What you should do. Reproduce the top of the data verbatim, through and including the line that contains "flared rim, louvred".

Data provided.

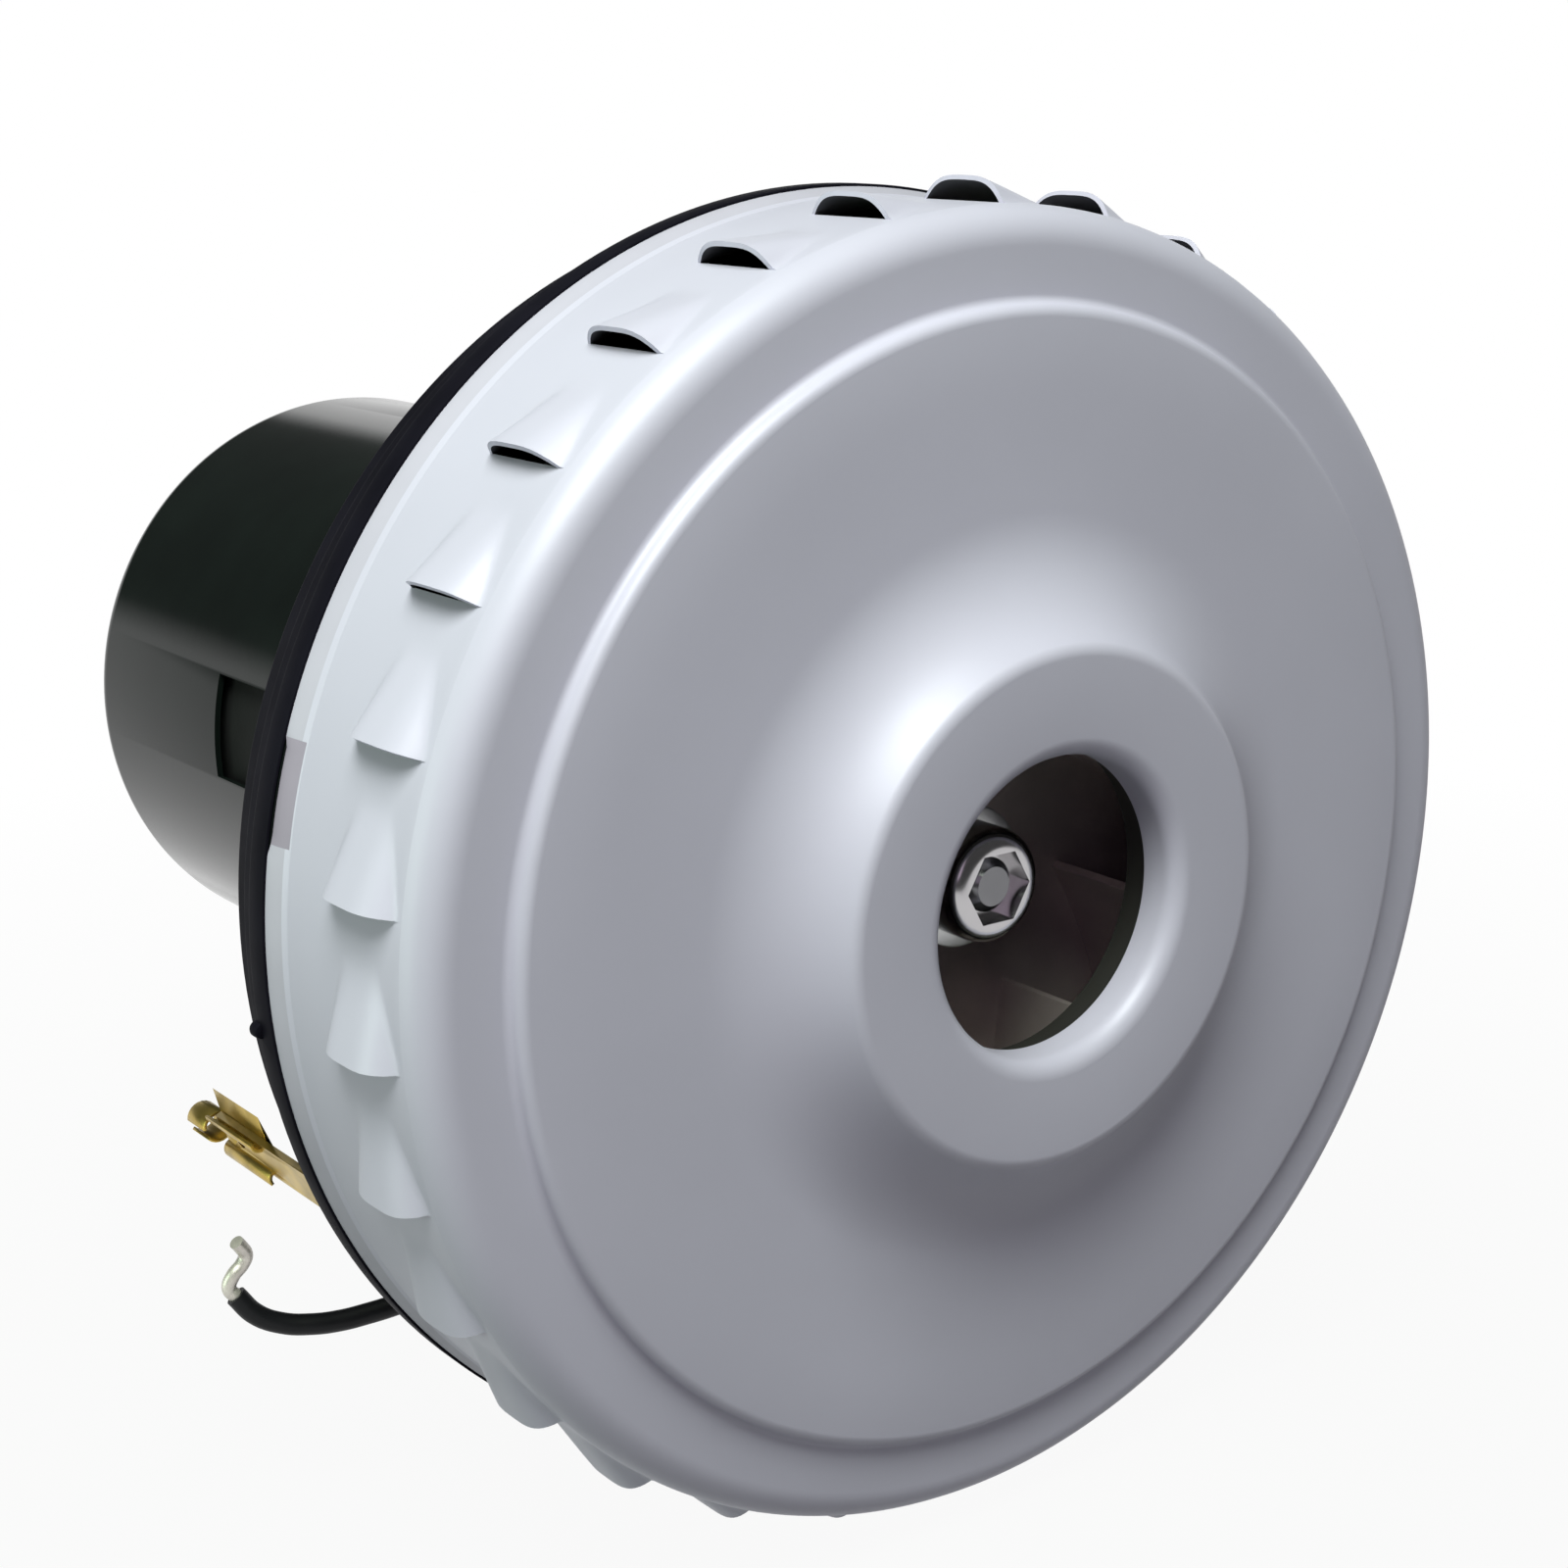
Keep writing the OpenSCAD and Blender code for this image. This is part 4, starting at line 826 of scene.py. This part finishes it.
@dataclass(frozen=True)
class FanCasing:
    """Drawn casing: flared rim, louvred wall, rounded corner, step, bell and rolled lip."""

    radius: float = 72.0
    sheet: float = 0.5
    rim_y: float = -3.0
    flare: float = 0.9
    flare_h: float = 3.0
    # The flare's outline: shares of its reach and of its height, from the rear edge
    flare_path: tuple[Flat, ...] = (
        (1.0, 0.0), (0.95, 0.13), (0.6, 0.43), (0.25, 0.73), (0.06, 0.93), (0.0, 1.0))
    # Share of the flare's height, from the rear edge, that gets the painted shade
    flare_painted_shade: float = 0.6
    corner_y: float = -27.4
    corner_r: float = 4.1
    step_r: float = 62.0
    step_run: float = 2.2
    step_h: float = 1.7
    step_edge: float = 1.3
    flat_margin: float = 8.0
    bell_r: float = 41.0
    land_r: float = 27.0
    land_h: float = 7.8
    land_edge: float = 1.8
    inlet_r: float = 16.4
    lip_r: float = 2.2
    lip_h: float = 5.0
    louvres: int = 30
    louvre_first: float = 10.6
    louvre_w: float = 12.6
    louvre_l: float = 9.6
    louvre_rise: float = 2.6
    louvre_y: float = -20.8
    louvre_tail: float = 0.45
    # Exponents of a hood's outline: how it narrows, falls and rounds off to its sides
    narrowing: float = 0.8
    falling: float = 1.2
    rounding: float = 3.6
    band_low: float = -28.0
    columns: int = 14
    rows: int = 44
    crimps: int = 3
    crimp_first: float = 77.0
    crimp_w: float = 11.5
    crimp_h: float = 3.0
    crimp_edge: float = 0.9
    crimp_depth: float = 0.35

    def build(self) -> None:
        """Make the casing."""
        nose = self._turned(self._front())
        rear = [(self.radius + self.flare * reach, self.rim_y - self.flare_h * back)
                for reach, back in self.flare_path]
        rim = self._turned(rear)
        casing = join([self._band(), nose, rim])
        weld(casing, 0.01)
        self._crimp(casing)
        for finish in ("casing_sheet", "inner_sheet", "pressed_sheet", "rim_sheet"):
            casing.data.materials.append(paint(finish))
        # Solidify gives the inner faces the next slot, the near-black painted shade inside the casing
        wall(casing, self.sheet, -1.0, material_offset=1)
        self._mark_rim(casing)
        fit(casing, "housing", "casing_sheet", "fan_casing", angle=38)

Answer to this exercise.
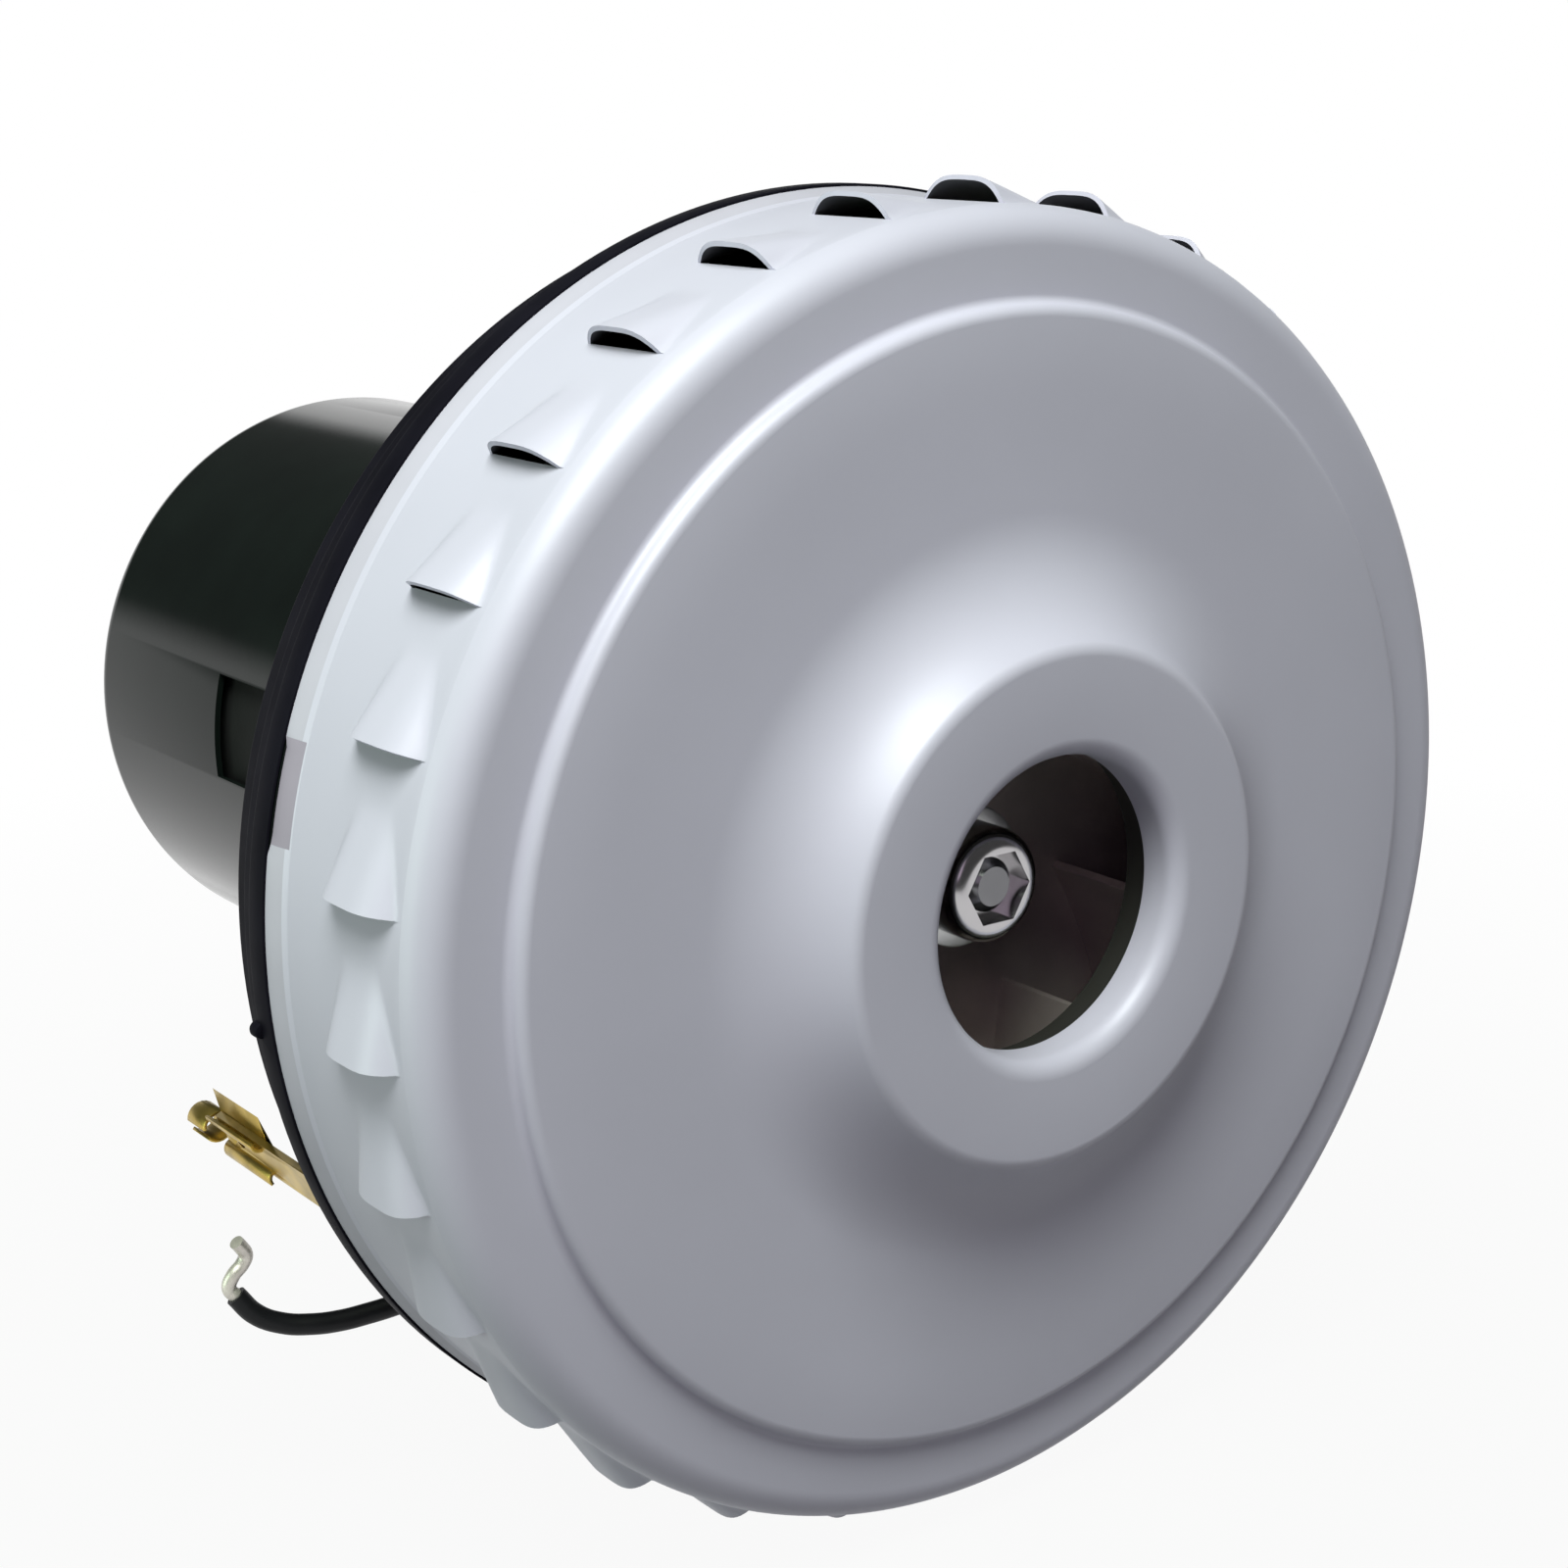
Keep writing the OpenSCAD and Blender code for this image. This is part 4, starting at line 826 of scene.py. This part finishes it.
@dataclass(frozen=True)
class FanCasing:
    """Drawn casing: flared rim, louvred wall, rounded corner, step, bell and rolled lip."""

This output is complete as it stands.